Questions

There are many variants on questions. Here are the major groups, with just one example for each group. The reason that there are so many types of questions is that all variables that take part in the response need to be accessible from this top level.

The sentence-level rules in a semantic parser differ most from a pure syntax based analysis. The word “what” for example is tradionally just a pronoun, a sort of noun that forms an argument to a verb. In a semantic parser it’s a signal word, a word that indicates the type of question.

Yes/no

Yes/no questions start with “is”, “are”, “does”, “do”.

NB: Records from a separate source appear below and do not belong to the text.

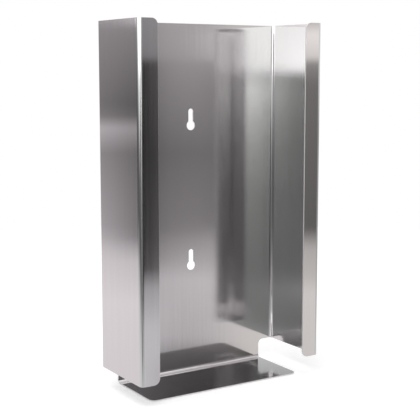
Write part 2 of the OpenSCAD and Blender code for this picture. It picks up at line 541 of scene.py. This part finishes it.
def tableMaterial(m):
    # The pale table lifts to white for the rays that show it, and keeps the holder's shadow.
    material, tree, output = newMaterial("whiteTable")
    lift = addNode(tree, "ShaderNodeMath", {0: shownBy(tree), 1: m["tableGlow"]},
        operation="MULTIPLY").outputs[0]
    matt = addNode(tree, "ShaderNodeBsdfDiffuse", {"Color": (*m["tableColour"], 1)})
    light = addNode(tree, "ShaderNodeEmission", {"Strength": lift})
    total = addNode(tree, "ShaderNodeAddShader", {0: matt.outputs[0], 1: light.outputs[0]})
    tree.links.new(total.outputs[0], output.inputs["Surface"])
    return material


def onlyReflected(thing):
    # Only glossy rays meet the thing.
    thing.visible_camera = False
    thing.visible_diffuse = False
    thing.visible_transmission = False
    thing.visible_shadow = False


tableRows = np.array([0.0, stage["tableRadius"]])
table = ringGrid("tableTop", tableRows, 0 * tableRows, stage["tableSides"], [], tableRows)
table.data.materials.append(tableMaterial(stage))
table.visible_glossy = False
roomRows = np.linspace(stage["roomLow"], stage["roomHigh"], stage["roomRows"])
roomRadii = 0 * roomRows + stage["roomRadius"]
room = ringGrid("roomWalls", roomRadii, roomRows, stage["roomSides"], walls, roomRows)
room.data.materials.append(glowMaterial("roomLight"))
onlyReflected(room)
print("table and room:", len(walls), "walls of light round the holder")


def buildSky(m):
    # White where it is seen, and a little dimmer where it only lights the table.
    world = bpy.data.worlds.new("whiteSky")
    world.use_nodes = True
    bpy.context.scene.world = world
    tree = world.node_tree
    strength = addNode(tree, "ShaderNodeMapRange", {"Value": shownBy(tree),
        "To Min": m["skyStrength"], "To Max": 1.0}).outputs[0]
    background = tree.nodes["Background"]
    background.inputs["Color"].default_value = (1, 1, 1, 1)
    tree.links.new(strength, background.inputs["Strength"])


# The viewer stands in front of the holder and to its left, and looks slightly down.
viewer = {
    "place": (-0.38226, -0.60163, 0.22580),
    "turn": 0.5641,             # radians from +y towards +x
    "pitch": 0.1260,            # radians below level
    "focalPixels": 998.41,
    "imageWidth": 420,
    "sensorWidth": 36.0,
    "shiftY": -0.03,
    "nearest": 0.01,
}


def buildViewer(m):
    # The focal length in pixels becomes millimetres by sensor width over image width.
    data = bpy.data.cameras.new("viewer")
    camera = bpy.data.objects.new("viewer", data)
    bpy.context.scene.collection.objects.link(camera)
    data.sensor_width = m["sensorWidth"]
    data.lens = m["sensorWidth"] * m["focalPixels"] / m["imageWidth"]
    data.shift_y = m["shiftY"]
    data.clip_start = m["nearest"]
    camera.location = m["place"]
    camera.rotation_euler = (np.pi / 2 - m["pitch"], 0, -m["turn"])
    bpy.context.scene.camera = camera


# One soft lamp overhead. It lights the table and the cut edges, and the steel doesn't mirror it.
lamp = {
    "place": (-0.35, -0.25, 1.1),
    "tilt": (0.25, -0.3, 0),
    "width": 0.7,
    "power": 4.0,
}


def buildLamp(m):
    data = bpy.data.lights.new("keyLight", "AREA")
    data.shape = "DISK"
    data.size = m["width"]
    data.energy = m["power"]
    light = bpy.data.objects.new("keyLight", data)
    bpy.context.scene.collection.objects.link(light)
    light.location = m["place"]
    light.rotation_euler = m["tilt"]
    light.visible_glossy = False


buildSky(stage)
buildViewer(viewer)
buildLamp(lamp)
bpy.context.scene.view_settings.view_transform = "Standard"
print("sky, viewer and lamp are in place")
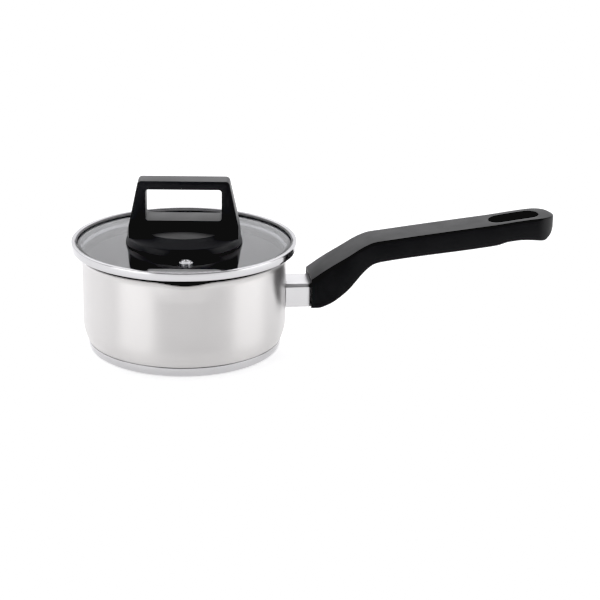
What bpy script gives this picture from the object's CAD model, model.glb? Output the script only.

They produce a range of entities. If the list contains any values, the answer would be “yes”, if not, it is “no”. It comes in different forms. Here’s an example:

{
    "syn": "s(E1) -> 'is' 'there' np(E1) '?'",
    "sem": lambda np: apply(np, []),
    "dialog": [("format", "y/n")],
}

List

List questions start with “what”, “which”, “where”.

List question produce one or more answers, based on a single variable, that can be output as a comma-separated string: “Amazon, Brahmaputra, Colorado”

{
    "syn": "s(E1) -> 'what' nbar(E1) 'are' 'there' '?'",
    "sem": lambda nbar: nbar,
    "dialog": [("format", "list"), ("format_list", e1)],
}

Note the lower case e1 that reifies (from variable to string) the main variable E1. This reification is needed to store the variable in a table.

Here’s a quite different sentence, that still behaves just like a list:

{
    "syn": "s(E2) -> 'where' 'is' np(E1) '?'",
    "sem": lambda np: apply(np, []) + [('where', E1, E2)],
    "dialog": [("format", "list"), ("format_list", e2)],
}

The answer to the question is a location. The location is produced by the predicate where.

Number

Number questions start with “how many”, “how large”, or “what is” with an aggregation.

The sem of a rule that results in a number is often an aggregation, like sum, but it can also be a list of atoms that normally results in a single value. You can specify a unit of measurement, which makes the result something like “14 ksqmiles”.

{
    "syn": "s(E1) -> 'what' 'is' 'the' 'total' 'area' 'of' np(E2) '?'",
    "sem": lambda np: [("sum", E1, E3, apply(np, []) + [('size_of', E2, E3)])],
    "dialog": [("format", "number"), ("format_number", e1, "ksqmiles")],
}

Table

Table questions start with “what” and produce multiple sentence-level variables.

Some questions require multiple values per answer, and are normally displayed as a table.

{
    "syn": "s(E1, E3) -> 'what' 'is' 'the' 'average' 'area' 'of' np(E2) preposition(E2, E3) 'each' nbar(E3) '?'",
    "sem": lambda np, preposition, nbar: nbar + [('avg', E1, E4, apply(np, preposition) + [('size_of', E2, E4)])],
    "dialog": [("format", "table"), ("format_table", [e3, e1], [None, 'ksqmiles'])],
}

Notice that this rule has two sentence variables: s(E1, E3). These can be formatted as list of lists (a table). format table has two arguments: the result-variables and the column headers.